Asked to divulge the secret of his interviewing technique, Morris’s response is blunt. “Shut the fuck up!” he says. Over the last 50 years, he has come face to face with a huge range of subjects, everybody from serial killer Ed Gein to Donald Trump’s chief strategist Steve Bannon; from Robert McNamara, Secretary of Defence during the Vietnam War, to wrongfully convicted murder suspect Randall Dale Adams. Morris has the knack of getting them to talk very, very frankly, often about subject matter which they normally try to keep private. 

“Years ago, before I became a filmmaker, actually it was when I started interviewing people in connection with Ed Gein in Wisconsin in the 70s, I would knock on doors and come into people’s houses,” Morris remembers. He had a Sony cassette recorder. He would go in with the tape recorder already running and put it down on the table so there was no hint of subterfuge. His goal was to record the whole side of a cassette without his voice intruding at all. “I called it the ‘shut the fuck up school of interviewing.’” He was there as the listener. He wasn’t interested in his own voice but wanted his subject to do all the talking.

Morris’s plans for a documentary about Gein never came off but he is now planning a dramatic feature, Digging Up The Past, based on the memories of the killer. “I just finished my script and I think I have the financing…”

When Morris started making documentaries, he carried on in similar vein. He was shooting early works like Gates Of Heaven (1978), Vernon Florida (1981) and his early classic The Thin Blue Line (1988) on film. “I used to call myself the 11-minute psychiatrist because whether it was 16mm or 35mm, on one mag, you had 11 minutes and four or five seconds…and then you had to change mags, reload. Whatever you were going to get, you were going to get it in these 11-minute chunks.”

Morris still believes in the same style of long, unobtrusive interviewing. “I used to say that if you shut up and saying nothing, within two three minutes people will show you how crazy they really are.”

In the case of Ed Gein, who was a mass murderer, the craziness was already established. Gein was in a hospital for the insane when Morris met him. “I liked him,” Morris remembers of Gein. “I didn’t say he wasn’t crazy! He was as crazy as a loon.” 

The Thin Blue Line is reckoned by many critics to be a masterpiece (as are many of the director’s other features), but it was one of the punishing ironies of the film that Morris ended up being sued by Randall Dale Adams, the man he rescued from a life sentence in prison for murder.  He investigated the case for close to three years, turning up new evidence which got Adams off, but fell out with one of Adams’s lawyers.

“It was one of the most surreal, horrible things in my life. I don’t even know how to talk about it,” Morris says of the legal controversy surrounding one of his greatest films. “I don’t have that thick a skin.

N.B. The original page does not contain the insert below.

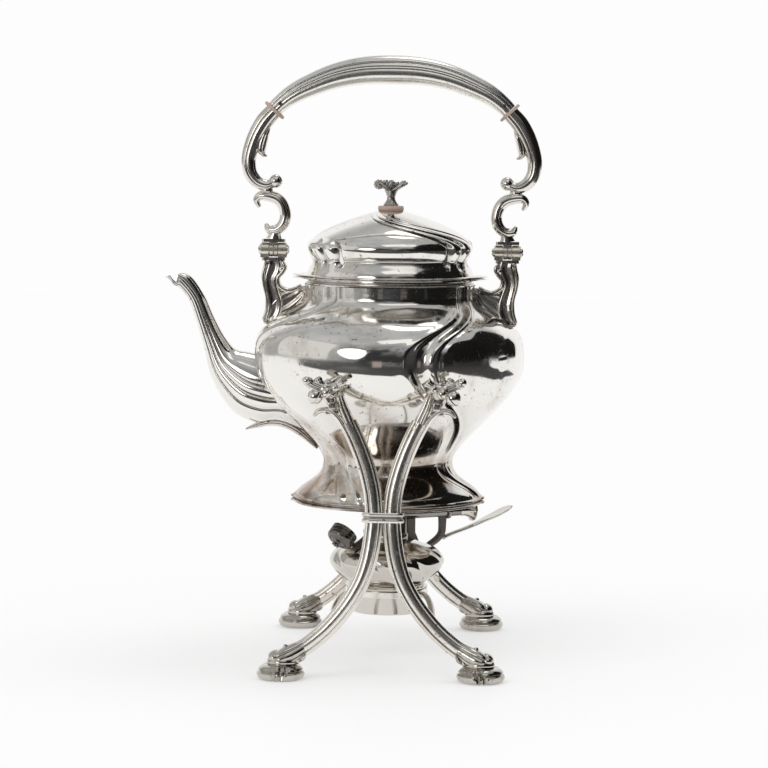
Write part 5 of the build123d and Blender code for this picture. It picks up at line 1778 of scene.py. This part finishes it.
# ---------------------------------------------------------------- the burner
@dataclass
class Burner:
    """Swirled spirit tank with its collar, wick drive, carrying handle and snuffer."""

    seat: float = 41.7
    azimuth: float = 32.0
    spindle_v: float = 8.1
    spindle_z: float = 85.0
    base: tuple = ((0.0, -15.1), (21.0, -15.1), (21.8, -14.4), (21.8, 0.0), (24.6, 0.0), (25.3, 0.6),
                   (25.4, 1.2), (24.7, 1.8), (24.2, 2.1), (23.6, 2.6), (0.0, 2.6))
    tank: tuple = ((22.6, 44.3), (26.8, 47.3), (33.1, 53.0), (35.2, 59.0), (31.2, 65.1), (21.1, 69.3),
                   (12.7, 71.5))
    collar: tuple = ((11.8, 71.5), (12.7, 71.5), (12.9, 72.2), (12.9, 74.4), (12.4, 75.2), (11.9, 75.8),
                     (11.8, 85.8), (11.2, 87.0), (9.3, 89.2), (8.6, 89.6), (6.4, 89.6), (6.4, 88.6))
    tube: tuple = ((5.6, 60.0), (6.5, 60.0), (6.5, 90.2), (6.3, 90.4), (5.8, 90.4), (5.6, 90.2), (5.6, 60.0))
    wick: tuple = ((0.0, 52.0), (5.0, 52.0), (5.2, 52.4), (5.2, 91.2), (4.7, 91.9), (0.0, 92.0))
    sleeve: tuple = ((1.4, 14.5), (3.0, 14.5), (3.2, 14.9), (3.2, 46.6), (3.9, 46.9), (4.6, 47.6),
                     (4.6, 49.4), (3.9, 50.1), (3.2, 50.4), (3.2, 56.6), (3.0, 57.0), (1.4, 57.0))
    knob: tuple = ((1.3, 57.3), (3.0, 57.3), (3.4, 58.6), (3.4, 60.2), (3.7, 62.0), (4.6, 64.2),
                   (5.9, 65.6), (6.9, 66.2), (6.9, 66.9), (6.4, 66.9), (4.0, 65.9), (0.0, 65.6))
    rod: tuple = ((0.0, -2.6), (1.3, -2.6), (1.3, 64.0), (0.0, 64.0))
    post_x: float = 21.5
    post_heights: tuple[float, ...] = (66.2, 72.0, 78.0, 81.9)
    strap: tuple = ((44.8, 82.4, 2.9, 1.5), (44.8, 77.0, 2.6, 1.5), (44.3, 71.8, 2.5, 1.5),
                    (41.4, 68.2, 2.3, 1.5), (36.0, 64.8, 2.1, 1.5), (30.6, 61.6, 2.0, 1.5))
    lever: tuple = ((45.6, 68.6, 1.5, 2.0), (51.8, 70.7, 1.2, 2.0), (62.0, 73.5, 1.1, 2.6),
                    (74.0, 77.3, 1.1, 3.8), (84.0, 80.3, 1.1, 5.2), (92.0, 83.7, 1.0, 5.0),
                    (95.6, 85.8, 0.7, 2.6))
    bowl_start: float = 66.0
    cap: tuple = ((7.6, 89.9), (8.4, 89.9), (8.4, 91.5), (8.0, 91.8), (8.0, 92.2), (8.4, 92.5), (8.4, 94.1),
                  (8.0, 94.4), (8.0, 94.8), (8.4, 95.1), (8.4, 96.3), (7.9, 97.3), (7.0, 97.9), (6.0, 97.95),
                  (5.7, 97.55), (5.3, 97.9), (4.5, 98.5), (3.4, 98.6), (3.0, 98.3), (1.5, 98.5), (1.0, 99.3),
                  (1.0, 99.9), (0.0, 100.5))
    cap_lining: tuple = ((7.6, 89.9), (7.5, 95.9), (6.6, 97.0), (0.0, 97.0))
    cap_star_z: float = 100.8
    cap_arm: tuple = ((7.6, 92.2, 1.2, 1.1), (11.0, 91.4, 1.2, 1.1), (13.6, 87.6, 1.3, 1.1),
                      (15.0, 82.0, 1.3, 1.1), (15.4, 77.0, 1.8, 1.1))
    cap_petals: int = 6
    open_turn: float = 135.0
    cap_azimuth: float = 225.0

    def build(self) -> None:
        """Make every piece of the burner."""
        self.build_tank()
        self.build_collar()
        self.build_drive()
        self.build_handle()
        self.build_snuffer()

    def turn(self) -> Matrix:
        """Direction of the spindle.

        Returns:
            A turn about the Z axis.
        """
        return Matrix.Rotation(math.radians(self.azimuth), 4, "Z")

    def along(self) -> Matrix:
        """Places a form turned about Z on the spindle's line.

        Returns:
            The matrix.
        """
        return self.turn() @ Matrix.Translation((0, self.spindle_v, self.spindle_z)) @ Matrix.Rotation(
            math.pi / 2, 4, "Y")

    def build_tank(self) -> None:
        """The moulded base and the swirled tank."""
        base = Shape("burner_base_turned")
        base.turned([(radius, self.seat + up) for radius, up in self.base], 96)
        base.give(Body.BURNER, BURNER_SILVER, "burner_base")
        tank = Shape("burner_tank_lobes")
        profile = [(r, z) for r, z in smooth_rows(self.tank, 12)] + [(11.0, 71.6)]

        def warp(spot: Vector) -> Vector:
            """Press the leaning hollows into the tank.

            Args:
                spot: A place on the turned form.

            Returns:
                Where it goes.
            """
            reach = spot.xy.length
            turn = math.degrees(math.atan2(spot.x, -spot.y))
            lean = (spot.z - 59.0) * 2.2
            past = ((turn + lean + 10) % 45) - 22.5
            share = ease((reach - 21.0) / 9.0)
            hollow = 1.1 * bump(22.5 - abs(past), 4.5) - 0.3
            return spot_round(reach - hollow * share, turn, spot.z)

        tank.turned(profile, 288, warp)
        tank.give(Body.BURNER, BURNER_SILVER, "burner_tank")

    def build_collar(self) -> None:
        """The collar, wick tube and wick."""
        collar = Shape("burner_collar_turned")
        collar.turned(self.collar, 80)
        collar.give(Body.BURNER, BURNER_DARK, "burner_collar")
        tube = Shape("wick_tube_turned")
        tube.turned(self.tube, 48)
        tube.give(Body.BURNER, BURNER_SILVER, "wick_tube")
        wick = Shape("wick_cotton")

        def fray(spot: Vector) -> Vector:
            """Roughen the wick's top.

            Args:
                spot: A place on the turned form.

            Returns:
                Where it goes.
            """
            if spot.z < 91:
                return spot * 1.0
            weave = 0.5 + 0.5 * math.sin(spot.x * 5) * math.cos(spot.y * 5)
            return Vector((spot.x, spot.y, spot.z - 0.35 * weave))

        wick.turned(self.wick, 48, fray)
        wick.give(Body.WICK, COTTON, "wick")

    def build_drive(self) -> None:
        """The fixed sleeve, and the spindle with its trumpet knob."""
        sleeve = Shape("spindle_sleeve_tube")
        sleeve.turned(self.sleeve, 40, place=self.along())
        sleeve.give(Body.BURNER, BURNER_DARK, "spindle_sleeve")
        knob = Shape("wick_knob_trumpet")
        knob.turned(self.knob, 48, place=self.along())
        knob.give(Body.DRIVE, BURNER_SILVER, "wick_knob")
        rod = Shape("wick_spindle_rod")
        rod.turned(self.rod, 24, place=self.along())
        rod.give(Body.DRIVE, DARK_METAL, "wick_spindle")

    def build_handle(self) -> None:
        """Post and strap that hold the sleeve, and the spoon-ended lever."""
        post = Shape("spindle_post_bar")
        path = [Station(Vector((self.post_x, self.spindle_v, z)), 3.1, 1.6) for z in self.post_heights]
        post.bar(path, TO_BACK, reeds((), 0.0, 18, 5.0))
        post.move(self.turn())
        post.give(Body.BURNER, DARK_METAL, "spindle_post")
        strap = Shape("handle_strap_bar")
        strap.bar(self.beside(self.strap, 6), TO_BACK, reeds((), 0.0, 18, 3.0))
        strap.move(self.turn())
        strap.give(Body.BURNER, DARK_METAL, "handle_strap")
        lever = Shape("lifting_lever_spoon")
        lever.bar(self.beside(self.lever, 7), TO_BACK, oval(28), 0.0, 0.6)
        for vert in lever.bm.verts:
            side = vert.co.y - self.spindle_v
            if vert.co.x > self.bowl_start:
                vert.co.z += side * side * 0.035 * ease((vert.co.x - self.bowl_start) / 14)
        lever.move(self.turn())
        lever.give(Body.BURNER, BURNER_SILVER, "lifting_lever")

    def beside(self, rows: Sequence[Point], parts: int) -> list[Station]:
        """Stations along (x, z, half width, half depth) rows under the spindle.

        Args:
            rows: The rows.
            parts: Pieces that each span is cut into.

        Returns:
            The stations.
        """
        return [Station(Vector((x, self.spindle_v, z)), wide, deep)
                for x, z, wide, deep in smooth_rows(rows, parts)]

    def build_snuffer(self) -> None:
        """The ringed cap with its star knob, standing open."""
        cap = Shape("snuffer_cap_ringed")
        cap.turned(self.cap, 56)
        cap.turned(self.cap_lining, 40)
        for petal in range(self.cap_petals):
            spin = (Matrix.Translation((0, 0, self.cap_star_z))
                    @ Matrix.Rotation(2 * math.pi * petal / self.cap_petals, 4, "Z"))
            cap.ball(Vector((0, 0, 0)), 1.0, (1, 1, 1), 10)
            tip = cap.ball(Vector((0, 0, 0)), 0.7, (2.6, 0.8, 0.9), 12)
            bmesh.ops.transform(cap.bm, matrix=spin @ Matrix.Translation((1.0, 0, 0)), verts=tip)
        for vert in cap.bm.verts:
            if vert.co.length < 1.01:
                vert.co.z += self.cap_star_z
        cap.bar([Station(Vector((x, 0, z)), w, d) for x, z, w, d in smooth_rows(self.cap_arm, 5)], TO_BACK,
                oval(18), 0.0, 1.2)
        hinge_x, hinge_z = self.cap_arm[-1][:2]
        hinge = Vector((hinge_x, 0, hinge_z))
        swing = (Matrix.Translation(hinge) @ Matrix.Rotation(math.radians(self.open_turn), 4, "Y")
                 @ Matrix.Translation(-hinge))
        cap.move(Matrix.Rotation(math.radians(self.cap_azimuth), 4, "Z") @ swing)
        cap.give(Body.SNUFFER, SNUFFER_SILVER, "snuffer_cap", groove_scale=1.2)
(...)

It was hurtful and depressing. I had to jump through hoops, hire attorneys, defend myself against this lawsuit.”

Ask Morris, however, about which of his works he values most highly and he speaks with as much enthusiasm about his commercials, for beer and computer brands, as about the documentaries. Levi’s, Apple and Miller Brewing are among the clients he was worked for.

“I did over 1000 commercials. Some I was a hired hand, some I had enormous creative input and control [over],” the director reflects on a major part of his career which still sits below the radar. “I kept getting re-hired to do more and more stuff…”

Morris adds that his Miller High Life commercials are “some of the best stuff I’ll ever do.” Press him as to why they’re so special and he roars back: “you have to watch them!”